Poster Tue, Jul 7, 2026 • 6:30 PM – 8:15 PM PDT HALL A #1901

Reward Auditor: Inference on Reward Modeling Suitability in Real-World Perturbed Scenarios

Jianxiang Zang ⋅ Yongda Wei ⋅ Ruxue Bai ⋅ Shiyu Jiang ⋅ Nijia Mo ⋅ Binhong Li ⋅ Qiang Sun ⋅ Hui Liu

Abstract

Reliable reward models (RMs) are critical for ensuring the safe alignment of large language models (LLMs). However, current RM evaluation methods focus solely on preference perception accuracies in given specific scenarios, obscuring the critical vulnerabilities of RMs in real-world scenarios. We identify the true challenge lies in assessing a novel dimension: Suitability, defined as conditional reliability under specific real-world perturbations.

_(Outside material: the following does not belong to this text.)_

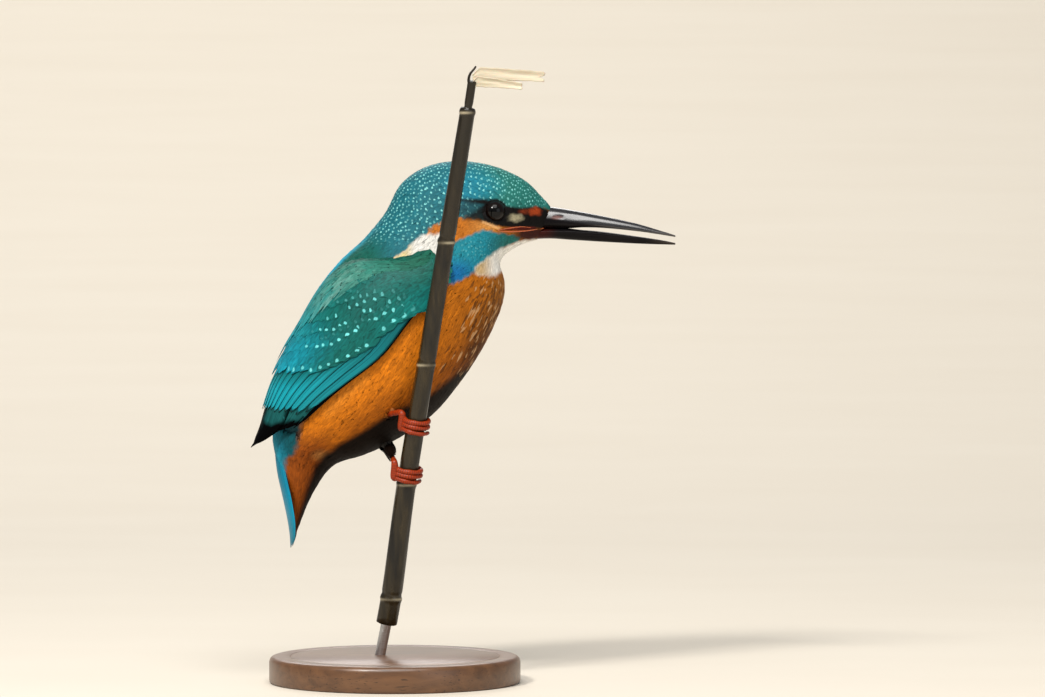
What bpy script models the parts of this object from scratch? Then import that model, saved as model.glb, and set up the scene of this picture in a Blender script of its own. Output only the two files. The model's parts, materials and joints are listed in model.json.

To this end, we introduce Reward Auditor, a hypothesis-testing framework specifically designed for RM suitability inference. Rather than answering “How accurate is the RM's preference perception for given samples?”, it employs scientific auditing to answer: “Can we infer RMs exhibit systematic vulnerabilities in specific real-world scenarios?". Under real-world perturbed scenarios, Reward Auditor quantifies statistical significance and effect size by auditing distribution degradation of RM preference perception confidence. This enables inference of both the certainty and severity of RM vulnerabilities across diverse real-world scenarios, thereby laying a solid foundation for building next-generation LLM alignment systems that are verifiably safe, more robust, and trustworthy.

Lay Summary

(1) Problem: To ensure artificial intelligence (AI) behaves safely, developers use "reward models" to judge AI responses. However, we typically evaluate these judges in perfect, textbook conditions. In the real world, human inputs are messy—filled with typos, changing formats, and diverse phrasing. Current evaluation methods fail to show if an AI truly understands human values, or if it is just memorizing superficial patterns that easily break down under real-world noise. (2) Solution: To solve this, we developed Reward Auditor, a new diagnostic framework. Instead of simply asking if an AI gets the right answer on a standard test, our tool scientifically stress-tests it. We apply realistic variations to the text—like swapping synonyms or changing the format—and rigorously check if the AI's judgment systematically collapses. (3) Impact: Using this tool, we discovered that many popular AI judges are surprisingly fragile when facing these everyday variations. By identifying these hidden vulnerabilities, Reward Auditor helps developers predict real-world failures and build next-generation AI systems that are verifiably safe, robust, and trustworthy in unpredictable environments.